» **TASK BRIEF**: Restate word for word the lines of the data below, from the first through the one that has "# %% Clear plastics".

» **COLLECTED DATA**:
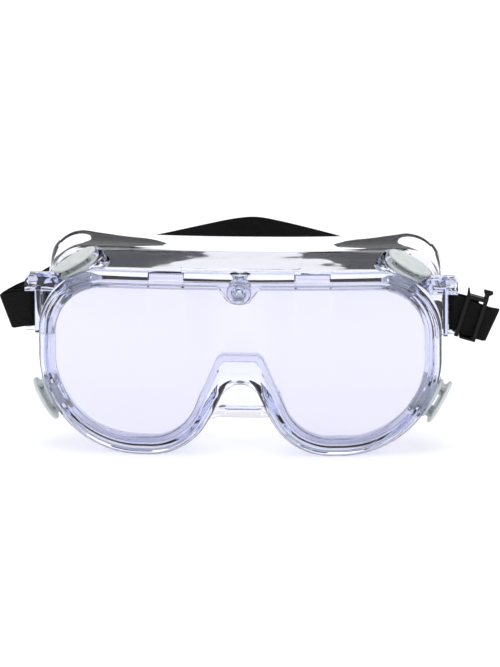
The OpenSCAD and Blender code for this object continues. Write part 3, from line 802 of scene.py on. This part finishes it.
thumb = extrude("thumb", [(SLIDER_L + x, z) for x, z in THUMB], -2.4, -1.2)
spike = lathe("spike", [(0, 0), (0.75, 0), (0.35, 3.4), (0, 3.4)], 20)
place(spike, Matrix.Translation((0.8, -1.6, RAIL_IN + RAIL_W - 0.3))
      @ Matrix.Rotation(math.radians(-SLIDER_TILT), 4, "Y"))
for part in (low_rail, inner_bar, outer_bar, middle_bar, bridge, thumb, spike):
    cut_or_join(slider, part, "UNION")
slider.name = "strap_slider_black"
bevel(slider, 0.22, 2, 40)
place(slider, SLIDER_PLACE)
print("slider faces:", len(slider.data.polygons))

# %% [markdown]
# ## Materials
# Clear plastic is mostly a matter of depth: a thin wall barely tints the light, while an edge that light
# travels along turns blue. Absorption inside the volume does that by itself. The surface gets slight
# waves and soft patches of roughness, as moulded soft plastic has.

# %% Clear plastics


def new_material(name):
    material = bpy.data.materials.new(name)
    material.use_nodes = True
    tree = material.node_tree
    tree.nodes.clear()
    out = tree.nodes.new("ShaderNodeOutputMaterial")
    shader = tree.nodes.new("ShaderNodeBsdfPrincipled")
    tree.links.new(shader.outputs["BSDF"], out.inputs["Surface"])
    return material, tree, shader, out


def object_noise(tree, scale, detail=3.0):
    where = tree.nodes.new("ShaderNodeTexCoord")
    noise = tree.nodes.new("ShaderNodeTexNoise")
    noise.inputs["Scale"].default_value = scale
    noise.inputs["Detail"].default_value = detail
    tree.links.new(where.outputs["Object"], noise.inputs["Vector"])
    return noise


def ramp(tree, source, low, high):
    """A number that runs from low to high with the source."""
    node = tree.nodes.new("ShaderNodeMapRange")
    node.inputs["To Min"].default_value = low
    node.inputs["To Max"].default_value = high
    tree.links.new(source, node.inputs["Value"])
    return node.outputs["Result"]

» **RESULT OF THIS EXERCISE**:
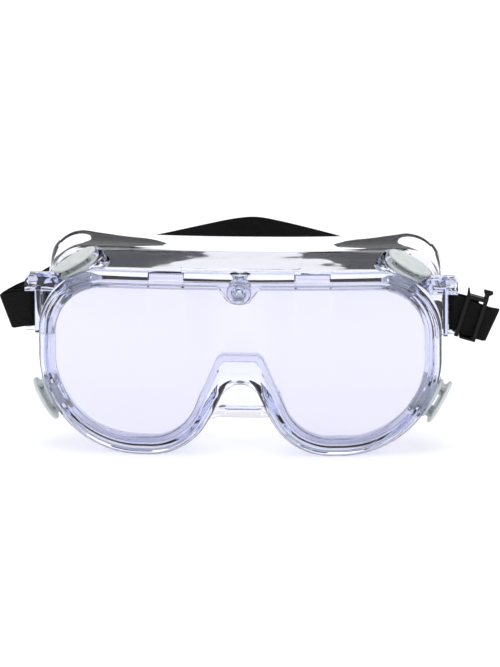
The OpenSCAD and Blender code for this object continues. Write part 3, from line 802 of scene.py on. This part finishes it.
thumb = extrude("thumb", [(SLIDER_L + x, z) for x, z in THUMB], -2.4, -1.2)
spike = lathe("spike", [(0, 0), (0.75, 0), (0.35, 3.4), (0, 3.4)], 20)
place(spike, Matrix.Translation((0.8, -1.6, RAIL_IN + RAIL_W - 0.3))
      @ Matrix.Rotation(math.radians(-SLIDER_TILT), 4, "Y"))
for part in (low_rail, inner_bar, outer_bar, middle_bar, bridge, thumb, spike):
    cut_or_join(slider, part, "UNION")
slider.name = "strap_slider_black"
bevel(slider, 0.22, 2, 40)
place(slider, SLIDER_PLACE)
print("slider faces:", len(slider.data.polygons))

# %% [markdown]
# ## Materials
# Clear plastic is mostly a matter of depth: a thin wall barely tints the light, while an edge that light
# travels along turns blue. Absorption inside the volume does that by itself. The surface gets slight
# waves and soft patches of roughness, as moulded soft plastic has.

# %% Clear plastics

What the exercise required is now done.